As stated above, there is significant moral hazard to principal forgiveness. If they want to throw the borrower a bone and write off accrued interest, that may be in their favor, but principal forgiveness is unlikely to happen for anyone but friends of Dodd.
Of course, I’d be happy to take a retroactive one for the house I sold.
Chuck Ponzi
Kelja,
I also know someone who got their loan modded.
Principal is 240K, house is worth roughly 80K, if that (High desert).
Got a loan with a .01% interest rate (no joke) fixed for 3 years. No principal forgiveness, but monthly payment about 70% off.
As far as I can tell, when the bank can borrow at 0%, they’ll try to forestall foreclosure; which was the other option when he was 14 months delinqent, and bank had failed to foreclose in that time (bank hadn’t even sent a notice of default in those 14 months). Bank is Bank of America.
Loan mods may seem like a good idea to the bank, and might keep some people in their houses (compared with the last bust), but it’s another form of “Extend and Pretend”. Unless the housing market triples in the next 3 years, this person is likely to just walk away again. There’s just too much debt on the property, which is the case for many, many properties in SoCal.
Chuck Ponzi
Loan mods may seem like a good idea to the bank, and might keep some people in their houses (compared with the last bust), but it’s another form of “Extend and Pretend”.

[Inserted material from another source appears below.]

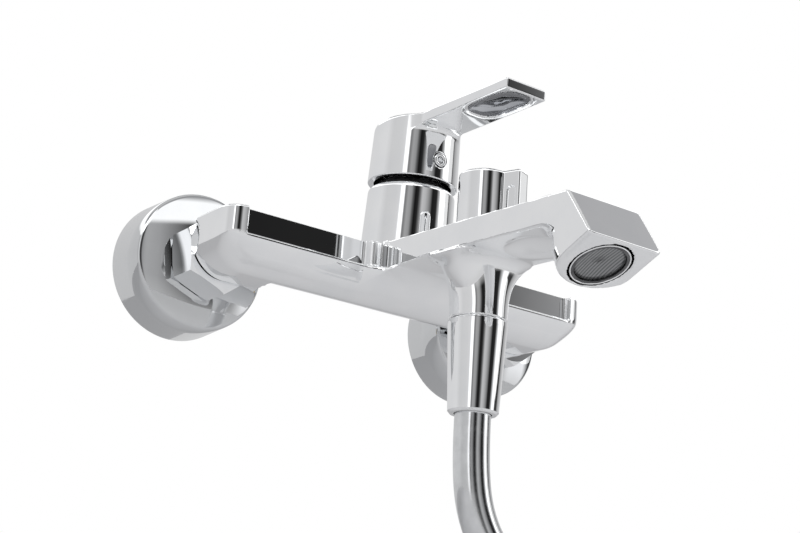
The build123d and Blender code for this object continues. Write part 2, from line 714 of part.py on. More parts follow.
def diverter_seat():
    """Plastic seat round the drum with a window from the cartridge and one to the spout."""
    seat = ring(CHAMBER_R - SLIP, 5.6 + RUN, CHAMBER_FLOOR + SEAT, SEAT_TOP)
    seat -= Pos(0, 0, SPOUT_WINDOW_Z) * Rot(90, 0, 0) * rod(2.2, 0, 12)
    seat -= Pos(0, 0, MIX_BORE_Z) * Rot(-90, 0, 0) * rod(2.2, 0, 12)
    return outlet(seat)


def diverter_bonnet():
    """Threaded gland over the diverter chamber, hidden inside the knob."""
    hole = SPINDLE_R + RUN
    gland = ring(CHAMBER_R - SLIP, hole, SEAT_TOP + 0.1, 13.0)
    flange = ring(BONNET_R, hole, 12.4, BONNET_TOP)
    groove = ring(SPINDLE_R + 1.3, SPINDLE_R - 1, 9.0, 11.0)
    return outlet(gland + flange - groove)


def spindle_seal():
    return outlet(ring(SPINDLE_R + 1.2, SPINDLE_R + 0.02, 9.1, 10.9))


# ================================================================ shower outlet and hose
def outlet_nipple():
    """Screwed nipple, G 1/2 male below the body."""
    upper = rod(NIPPLE_OUT_SEAT_R, OUTLET_FACE_Z, OUTLET_FACE_Z + NIPPLE_OUT_SEAT - 0.3)
    lower = rod(HOSE_THREAD_R, OUTLET_FACE_Z - HOSE_THREAD_LEN, OUTLET_FACE_Z)
    return outlet(upper + lower - rod(5.4, -60, 0))


def nipple_seal():
    low = OUTLET_FACE_Z + NIPPLE_OUT_SEAT - 0.25
    return outlet(ring(NIPPLE_OUT_SEAT_R - 0.2, 5.6, low, low + 0.2))


def hose_nut_profile(top_z):
    end_z = top_z - HOSE_NUT_LEN
    outer = turned([
        (0, top_z), (HOSE_NUT_TOP_R - 0.4, top_z), (HOSE_NUT_TOP_R, top_z - 0.5), (HOSE_NUT_TOP_R, top_z - 2.2),
        (HOSE_NUT_END_R, end_z + 0.8), (HOSE_NUT_END_R - 0.8, end_z), (0, end_z),
    ])
    outer -= rod(HOSE_THREAD_R + THREAD_GAP, top_z - HOSE_THREAD_LEN - 5.2, top_z + 1)
    outer -= rod(FERRULE_R + SLIP, end_z + 2.0, top_z)
    outer -= rod(HOSE_R + 0.3, end_z - 1, top_z)
    return outer


def hose_nut():
    return outlet(hose_nut_profile(HOSE_NUT_TOP_Z))


def hose_washer():
    return outlet(ring(HOSE_THREAD_R - 0.6, 5.4, HOSE_WASHER_Z - HOSE_WASHER_THICK, HOSE_WASHER_Z))


def ferrule(flange_z):
    """Flanged insert and crimp sleeve on the end of the hose."""
    flange = ring(HOSE_THREAD_R - 0.5, 4.6, flange_z - 2.0, flange_z)
    sleeve_part = ring(FERRULE_R, HOSE_R + SEAT, flange_z - FERRULE_LEN, flange_z - 2.0)
    return flange + sleeve_part


def hose_ferrule():
    return outlet(ferrule(FLANGE_Z))


def corner_radii(points):
    """Arc radius at each inner point: 0.45 of the shorter run over the tangent of half the turn."""
    radii = []
    for before, here, after in zip(points, points[1:], points[2:]):
        run_in = Vector(*here) - Vector(*before)
        run_out = Vector(*after) - Vector(*here)
        half_turn = math.radians(run_in.get_angle(run_out) / 2)
        radii.append(0.45 * min(run_in.length, run_out.length) / math.tan(half_turn))
    return radii


def swept_tube(points, radius, name):
    radii = corner_radii(points)
    path = FilletPolyline(*points, radius=radii)
    direction = Vector(*points[1]) - Vector(*points[0])
    section = Plane(origin=points[0], z_dir=direction) * Circle(radius)
    tube = sweep(section, path=path)
    print(name, "length", round(path.length, 1), "radii", [round(r, 1) for r in radii],
          "volume", round(tube.volume, 1), "section x length", round(math.pi * radius ** 2 * path.length, 1))
    return tube


def coil_point(angle, layer_y, radius=COIL_R):
    """Point of the coil, the angle in degrees from straight up, turning towards +X."""
    cx, cy, cz = COIL_CENTRE
    turn = math.radians(angle)
    return (cx + radius * math.sin(turn), cy + layer_y, cz + radius * math.cos(turn))




def coil_layer(angle):
    """Distance of the hose from the coil's first layer at an angle past its start."""
    return COIL_PITCH * (angle - COIL_START) / 360.0


def hose_coil():
    """Closed ring with the outer shape of the wound hose."""
    cx, cy, cz = COIL_CENTRE
    width = coil_layer(COIL_END) + 2 * HOSE_R
    ring_solid = ring(COIL_R + COIL_SIDE, COIL_R - COIL_SIDE, -HOSE_R, width - HOSE_R)
    return Pos(cx, cy, cz) * along_y(ring_solid)


def tail_route():
    """Last stretch of the hose, leaving the bottom of the coil towards -X and sagging a little."""
    _, y, z = coil_point(COIL_END, coil_layer(COIL_END))
    return [(TAIL_START_X, y, z), (-72.0, y, z - 2.5), (-96.0, y, z - 9.0)]


def hose_tail():
    return swept_tube(tail_route(), HOSE_R, "hose_tail")


def end_fitting(shape):
    """Place a hose end piece on the tail, its thread pointing away from the hose."""
    *_, before, last = tail_route()
    direction = Vector(*last) - Vector(*before)
    return Plane(origin=last, z_dir=direction) * shape


def hose_end_ferrule():
    return end_fitting(Pos(0, 0, FERRULE_LEN) * ferrule(0.0))


def hose_end_nut():
    top = FERRULE_LEN + HOSE_NUT_TOP_Z - FLANGE_Z
    return end_fitting(hose_nut_profile(top))


def coil_tie():
    """Strap round all the turns at the top of the coil."""
    cx, cy, cz = COIL_CENTRE
    width = coil_layer(COIL_END) + 2 * HOSE_R
    thick = 1.4
    tall = 2 * COIL_SIDE
    outer = Box(12, width + 2 * thick + 0.4, tall + 2 * thick + 1.2)
    inner = Box(14, width + 0.4, tall + 1.2)
    strap = fillet(outer.edges().filter_by(Axis.X), 2.0) - inner
    turn = COIL_TIE_ANGLE
    x, _, z = coil_point(turn, 0)
    return Pos(x, cy - HOSE_R + width / 2, z) * Rot(0, turn, 0) * strap


def write(name, shape):
    if isinstance(shape, list):
        shape = Compound(children=shape)
    export_step(shape, f"parts/{name}.step")


def main():
    for side, word in ((-1, "left"), (1, "right")):
        write(f"{word}_wall_connector", wall_connector(side))
        write(f"{word}_escutcheon", escutcheon(side))
        write(f"{word}_union_nut", union_nut(side))
        write(f"{word}_inlet_nipple", inlet_nipple(side))
        write(f"{word}_seal_washer", seal_washer(side))
        write(f"{word}_strainer", strainer(side))
    pieces = {
        "body_casting": body_casting,
        "aerator_housing": aerator_housing,
        "aerator_insert": aerator_insert,
        "aerator_screen": aerator_screen,
        "aerator_seal": aerator_seal,
        "cartridge_base": cartridge_base,
        "cartridge_port_seals": port_seals,
        "fixed_ceramic_disc": fixed_disc,
        "moving_ceramic_disc": moving_disc,
        "disc_carrier": disc_carrier,
        "cartridge_shell": cartridge_shell,
        "cartridge_turret": turret,
        "lever_pivot_pin": pivot_pin,
        "cartridge_lever": cartridge_lever,
        "cartridge_lock_nut": lock_nut,
        "dome_cover": dome_cover,
        "handle": handle,
        "handle_set_screw": handle_set_screw,
        "index_plug": index_plug,
        "diverter_knob": diverter_knob,
        "knob_screw": knob_screw,
        "diverter_spindle": diverter_spindle,
        "diverter_seat": diverter_seat,
        "diverter_bonnet": diverter_bonnet,
        "spindle_seal": spindle_seal,
        "outlet_nipple": outlet_nipple,
        "outlet_nipple_seal": nipple_seal,
        "hose_nut": hose_nut,
        "hose_washer": hose_washer,
        "hose_ferrule": hose_ferrule,
        "hose_coil": hose_coil,
        "hose_tail": hose_tail,
        "hose_end_ferrule": hose_end_ferrule,
        "hose_end_nut": hose_end_nut,
        "coil_tie": coil_tie,
    }
    for name, make in pieces.items():
        write(name, make())
    write("hose_tube", swept_tube(HOSE_ROUTE, HOSE_R, "hose_tube"))


main()
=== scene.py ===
"""Looks of the wall mounted bath mixer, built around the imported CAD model.  Metres, Z up, wall at y = 0."""
import json
import math

import bpy
import numpy as np
from mathutils import Matrix, Vector


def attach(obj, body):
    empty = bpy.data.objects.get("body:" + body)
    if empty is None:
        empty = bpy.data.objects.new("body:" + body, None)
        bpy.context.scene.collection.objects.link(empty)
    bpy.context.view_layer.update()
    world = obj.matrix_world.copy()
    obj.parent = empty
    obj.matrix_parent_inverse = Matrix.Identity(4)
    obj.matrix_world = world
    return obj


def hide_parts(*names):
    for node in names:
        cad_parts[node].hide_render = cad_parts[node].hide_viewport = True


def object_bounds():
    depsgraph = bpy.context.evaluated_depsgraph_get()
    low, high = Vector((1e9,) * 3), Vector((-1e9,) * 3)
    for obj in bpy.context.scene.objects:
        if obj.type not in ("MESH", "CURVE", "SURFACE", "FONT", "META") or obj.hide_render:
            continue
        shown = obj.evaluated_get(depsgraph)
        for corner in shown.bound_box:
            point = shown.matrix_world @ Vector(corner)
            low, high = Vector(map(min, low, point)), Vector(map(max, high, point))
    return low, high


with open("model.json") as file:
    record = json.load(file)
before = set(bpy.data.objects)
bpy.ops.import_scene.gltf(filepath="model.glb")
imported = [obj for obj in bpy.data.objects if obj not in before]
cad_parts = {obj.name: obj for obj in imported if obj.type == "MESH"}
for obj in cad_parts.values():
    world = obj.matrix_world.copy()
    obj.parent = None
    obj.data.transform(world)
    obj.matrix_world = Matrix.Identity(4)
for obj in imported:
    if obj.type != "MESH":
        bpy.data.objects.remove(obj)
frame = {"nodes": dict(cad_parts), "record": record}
CAD_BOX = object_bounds()
MM = 0.001


# ---------------------------------------------------------------- node helpers
EVEN = (1.0, 1.0, 1.0)


def new_material(name):
    """Material with one Principled shader on its output."""
    material = bpy.data.materials.new(name)
    material.use_nodes = True
    tree = material.node_tree
    tree.nodes.clear()
    output = tree.nodes.new("ShaderNodeOutputMaterial")
    shader = tree.nodes.new("ShaderNodeBsdfPrincipled")
    tree.links.new(shader.outputs["BSDF"], output.inputs["Surface"])
    return material, tree, shader


def noise(tree, scale, detail=3.0, roughness=0.5, stretch=EVEN):
    """Cloudy value fixed to the object's own coordinates."""
    coordinates = tree.nodes.new("ShaderNodeTexCoord")
    mapping = tree.nodes.new("ShaderNodeMapping")
    mapping.inputs["Scale"].default_value = stretch
    texture = tree.nodes.new("ShaderNodeTexNoise")
    texture.inputs["Scale"].default_value = scale
    texture.inputs["Detail"].default_value = detail
    texture.inputs["Roughness"].default_value = roughness
    tree.links.new(coordinates.outputs["Object"], mapping.inputs["Vector"])
    tree.links.new(mapping.outputs["Vector"], texture.inputs["Vector"])
    return texture.outputs["Fac"]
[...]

I think the bank feels that the price of the house is not likely to go down much more. So, if they can get 4-5 years of more payments (even at 0%, because of the principal payments) while borrowing at 0% interest they are making money on the deal. The homeowner is likely making money because their new payment is less than rent. 4-5 years payments + selling at 80K looks like a better deal than selling at 80K today.
Chuck,
I forgot about CR’s follow-up on that “loan mod.”
It seems like the whole economy is in an extend and pretend mode. Businesses that can’t get loans from banks are forced to pay high rates on the bond market in order to stay alive. I see it as a game of chicken against the overall economy and against competitors. Which one will swerve first?